10 Hugely Influential Comics That Changed Everything

7. Arkham Asylum: A Serious House On Serious Earth (DC Comics)

If you have ever owned any hardcover graphic novels over the years of your comic book fandom, any oversized Absolute Editions or Marvel Premiere books, then you have Arkham Asylum to thank for popularising the form. These gorgeous, expensively produced coffee table volumes that can be shown to family and friends, as if to say 'Check this out, comics are classy now!', can be traced back to this haunting, weird and scary story, written by maverick Scotsman Grant Morrison and painted with terrifying verve by Dave McKean. Released in October 1989 at the height of 'Batmania', in the wake of Tim Burton's ludicrously successful Batman movie, Arkham Asylum was a mega success and made Morrison a superstar writer virtually overnight. Fans hadn't seen anything like it before, and in many ways the idea of publishing a $20 hardback comic with impressionistic painted artwork was a big risk for DC, but it paid off in a big way (it is estimated to have sold at least 600,000 copies and counting, according to Morrison's website).

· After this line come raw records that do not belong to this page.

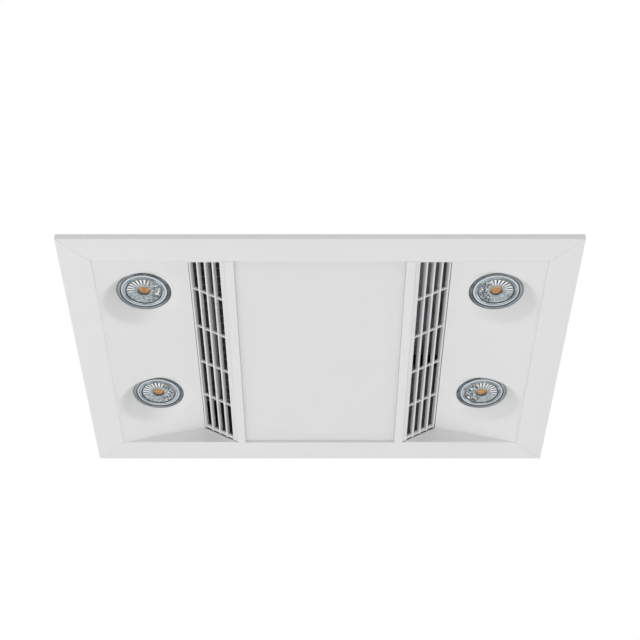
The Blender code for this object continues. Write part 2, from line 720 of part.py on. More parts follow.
def centre_panel():
    half_x = BAR_INNER - PANEL_GAP
    low = (-half_x, -INNER_Y, CENTRE_RECESS)
    high = (half_x, INNER_Y, CENTRE_RECESS + CENTRE_WALL)
    body = part("centre_panel", box_mesh(low, high), WHITE_ENAMEL)
    tabs = [side * CENTRE_TAB_X for side in SIDES.values()]
    weld(body, end_tabs(tabs, CENTRE_RECESS + CENTRE_WALL / 2))


# Lamps
def lamp_body_mesh():
    """Rim, finned waist and base in one turned body, hollow for the lens and the chip."""
    lens, chip = LENS_RADIUS + SEAT_GAP, CHIP_RADIUS + SEAT_GAP
    lens_floor = LAMP_FACE + LENS_DEPTH + LENS_SEAT
    chip_floor = lens_floor + CHIP_DEPTH + SEAT_GAP
    profile = [(0, LAMP_TOP), (LAMP_BASE_RADIUS, LAMP_TOP), (LAMP_BASE_RADIUS, LAMP_TOP - PIN_LENGTH),
               (LAMP_WAIST_RADIUS, LAMP_FACE + LAMP_WAIST_HEIGHT),
               (LAMP_RADIUS - LAMP_RIM, LAMP_FACE + LAMP_SKIRT), (LAMP_RADIUS, LAMP_FACE + LAMP_RIM),
               (LAMP_RADIUS, LAMP_FACE), (lens, LAMP_FACE), (lens, lens_floor), (chip, lens_floor),
               (chip, chip_floor), (0, chip_floor)]
    return turned_mesh(profile, LAMP_SIDES)


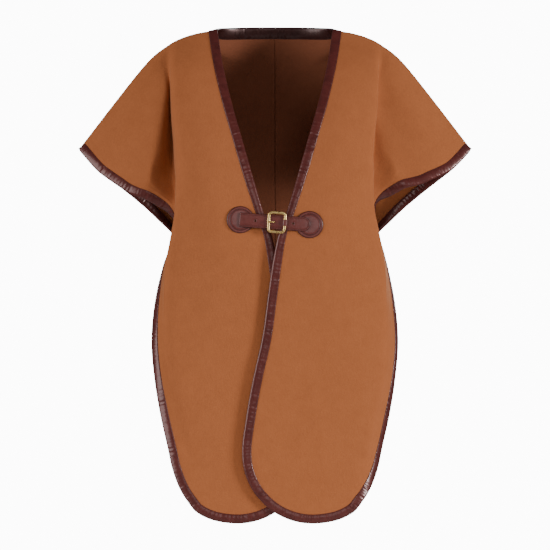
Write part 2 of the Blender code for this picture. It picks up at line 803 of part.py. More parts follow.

Arkham Asylum was also one of the first comics to delve deeply into the scarred psyches of Batman and his rogues gallery, and it does it to exhilarating effect. Many Batman writers in the years since have taken this idea and went even further, making Batman, The Joker, Two-Face, Catwoman and company some of the most psychologically complex and studied characters in all of literature.